Et puis, nous venons de faire ensemble des avancées concrètes :
nous avons réussi à nous mettre d'accord sur le budget de l'Union,
en particulier sur le financement de l'élargissement. Les nouveaux
pays membres font partie, pleinement partie de notre famille
européenne. Les aider à s'y intégrer rapidement et pleinement c'est
dans l'intérêt de tous. Et c'est bien cette conviction qui l'a emporté
sur les considérations économiques et sur les contraintes
budgétaires. Je sais que la présidence autrichienne est d'ores et
déjà mobilisée autour de Wolfgang SCHUSSEL, pour organiser le
rendez-vous essentiel du Conseil européen de juin prochain. Comme
l'a souhaité le Président de la République, ce sera l'occasion
d'avancer sur l'avenir de l'Europe et de ses institutions, ainsi que sur
l'élargissement. La France fera tout pour que cette échéance se
traduise par des avancées concrètes pour l'Europe.

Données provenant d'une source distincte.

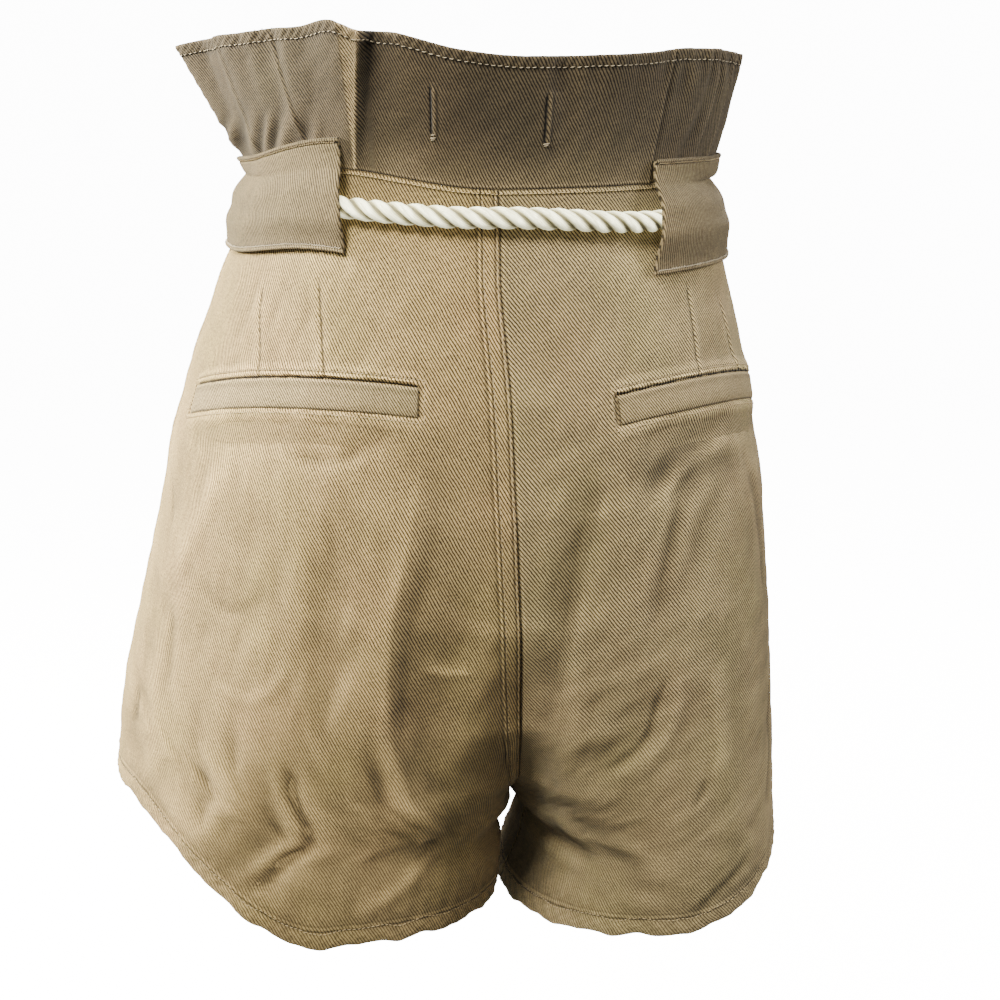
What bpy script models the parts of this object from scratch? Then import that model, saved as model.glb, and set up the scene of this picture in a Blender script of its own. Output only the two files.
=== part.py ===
"""Paperbag waist shorts in cotton twill, in their worn shape with nobody in them: a high waist under
a standing frill, wide belt carriers, a twisted rope belt, welt back pockets and short A-line legs.

Metres, +Z up. The back faces +Y and the wearer's left is +X. The origin is the middle of the waist
seam, where a wearer's waist holds the garment up.

Every cloth point is named by a side (LEFT or RIGHT), by how far around it lies (0 at the back seam,
1 at the side seam, 2 at the front seam) and by how far it has fallen (0 at the waist, 1 at the hem).
Past the crotch the same ring closes on itself along the inseam, so each leg is a tube.
"""

import math
from collections import namedtuple

import bmesh
import bpy
from mathutils import Vector

MM = 0.001
LEFT = 1
RIGHT = -1

# Cloth and sewing
WALL = 1.6 * MM
TURNED_WALL = 2.3 * MM
FRILL_WALL = 1.8 * MM
HEM_DEPTH = 11.0 * MM
SEAM_INSET = 0.16 * MM
LIFT = 0.55 * MM

# How finely the cloth is divided
BACK_COLUMNS = 20
FRONT_COLUMNS = 15
BODY_ROWS = 24
FRILL_BACK_COLUMNS = 92
FRILL_FRONT_COLUMNS = 42
FRILL_ROWS = 5
CURVE_STEPS = 14

# Sections of the body, in millimetres. The height is given at the centre seam, at the middle of the
# quarter and at the side seam. The seam columns are where the centre seam, and past the crotch the
# inseam, runs. The lobe columns are where the ring reaches furthest back and furthest forward.
# turn is 0 where the ring crosses the centre seam straight and 1 where it doubles back into a leg.
Section = namedtuple(
    "Section",
    "fall seam_z lobe_z side_z seam_x seam_back seam_front lobe_x back front side_x side_y turn",
)
LEFT_SECTIONS = (
    Section(0.00, 0, 9, 2, 4, 95, -92, 6, 95, -92, 108, 0, 0.00),
    Section(0.05, -18, -10, -14, 4, 100, -95, 8, 100, -95, 110, 0, 0.00),
    Section(0.12, -43, -37, -37, 5, 108, -100, 12, 108, -100, 125, 0, 0.00),
    Section(0.26, -96, -90, -80, 2, 120, -107, 22, 120, -108, 142, 0, 0.00),
    Section(0.40, -150, -142, -124, 0, 124, -109, 36, 125, -112, 156, 0, 0.02),
    Section(0.54, -206, -195, -168, -3, 119, -104, 50, 123, -111, 165, 0, 0.10),
    Section(0.68, -264, -248, -210, -7, 96, -86, 64, 117, -108, 175, 0, 0.30),
    Section(0.78, -302, -287, -242, -12, 62, -58, 76, 111, -105, 183, 0, 0.58),
    Section(0.865, -332, -318, -266, -17, 0, 0, 88, 106, -102, 188, 0, 1.00),
    Section(0.89, -342, -328, -273, -9, 0, 0, 90, 104, -102, 189, 0, 1.00),
    Section(0.93, -357, -346, -285, -12, 0, 0, 93, 102, -101, 190, 0, 1.00),
    Section(1.00, -381, -373, -307, -10, 0, 0, 97, 99, -100, 192, 0, 1.00),
)
RIGHT_SECTIONS = (
    Section(0.00, 0, 0, -1, 4, 95, -92, -2, 95, -92, -111, 0, 0.00),
    Section(0.05, -18, -18, -18, 4, 100, -95, -4, 100, -95, -115, 0, 0.00),
    Section(0.12, -43, -44, -42, 5, 108, -100, -8, 108, -100, -127, 0, 0.00),
    Section(0.26, -96, -98, -94, 2, 120, -107, -20, 120, -108, -140, 0, 0.00),
    Section(0.40, -150, -151, -149, 0, 124, -109, -33, 125, -112, -149, 0, 0.02),
    Section(0.54, -206, -206, -205, -3, 119, -104, -46, 123, -112, -154, 0, 0.10),
    Section(0.68, -264, -261, -261, -7, 96, -86, -60, 117, -110, -158, 0, 0.30),
    Section(0.78, -302, -298, -296, -12, 62, -58, -72, 112, -108, -160, 0, 0.58),
    Section(0.865, -332, -329, -323, -17, 0, 0, -84, 108, -106, -161, 0, 1.00),
    Section(0.89, -342, -339, -328, -27.5, 0, 0, -86, 107, -106, -161, 0, 1.00),
    Section(0.93, -358, -353, -336, -25, 0, 0, -88, 105, -105, -162, 0, 1.00),
    Section(1.00, -389, -379, -354, -13, 0, 0, -90, 102, -105, -163, 0, 1.00),
)
CROTCH_FALL = 0.865
SEAM_COLUMNS = ("seam_z", "seam_x", "seam_back", "seam_front", "turn")
FRONT_DROP = 9.0
LOBE_SHARE = 0.5
LEVEL_SHARE = 0.88
ROUNDNESS = 0.58
INNER_ROUNDNESS = 0.60
LEG_ROUNDNESS = 0.85
INSEAM_PULL = 0.28

# The largest folds of the body, each a soft ridge or trough along a bowed line between two places.
# Sizes in millimetres: bow pushes the middle of the line toward the side seam, width is to each side
# and depth is positive for a ridge. Hidden ones on the front match those that show on the back.
AROUND_MM = 195.0
FALL_MM = 385.0
FOLD_FADE = 16.0
Fold = namedtuple("Fold", "side from_around from_fall to_around to_fall bow width depth")
FOLDS = (
    Fold(LEFT, 0.11, 0.34, 0.38, 0.78, -3, 21, 5.5),
    Fold(LEFT, 0.12, 0.46, 0.34, 0.88, 4, 24, -9.0),
    Fold(LEFT, 0.46, 0.72, 0.66, 0.99, 5, 15, -4.5),
    Fold(LEFT, 0.56, 0.74, 0.76, 1.00, 3, 16, 3.0),
    Fold(LEFT, 0.66, 0.78, 0.73, 0.95, 0, 13, -3.0),
    Fold(LEFT, 0.85, 0.76, 0.90, 0.97, 0, 13, -3.0),
    Fold(LEFT, 0.60, 0.33, 0.82, 0.66, 0, 26, 3.0),
    Fold(RIGHT, 0.22, 0.30, 0.07, 0.60, -3, 15, -3.0),
    Fold(RIGHT, 0.50, 0.29, 0.26, 0.33, 0, 14, -2.2),
    Fold(RIGHT, 0.53, 0.33, 0.27, 0.62, -6, 17, -3.5),
    Fold(RIGHT, 0.30, 0.59, 0.15, 0.75, 4, 15, -3.5),
    Fold(RIGHT, 0.44, 0.56, 0.50, 0.84, 0, 18, 2.5),
    Fold(RIGHT, 0.24, 0.82, 0.42, 0.97, 4, 18, -3.5),
    Fold(LEFT, 1.78, 0.40, 1.32, 0.58, 5, 16, -3.0),
    Fold(LEFT, 1.74, 0.58, 1.42, 0.88, 4, 20, -4.5),
    Fold(LEFT, 1.30, 0.62, 1.22, 0.98, 0, 17, -3.5),
    Fold(RIGHT, 1.80, 0.44, 1.38, 0.56, -4, 16, -3.0),
    Fold(RIGHT, 1.72, 0.62, 1.46, 0.90, 4, 20, -4.0),
    Fold(RIGHT, 1.24, 0.56, 1.30, 0.97, 0, 18, -3.5),
)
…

Enfin l'Europe continue de marquer des points : parce qu'elle a
défendu ses intérêts de manière unie, elle accueille le centre de
recherche ITER qui permet d'explorer le développement de l'énergie
du futur. Il y a quelques semaines, nous avons lancé un projet
essentiel pour l'indépendance et la force de notre continent :
Galileo. Avec lui, l'Europe va disposer de son propre système de
satellite de navigation. C'est la preuve que l'Europe peut marquer
des points dans les grands domaines d'avenir.
Nous devons maintenant trouver le meilleur moyen d'avancer à
Vingt-Cinq.
Quel sera l'avenir du Traité ? Cette question nous concerne tous.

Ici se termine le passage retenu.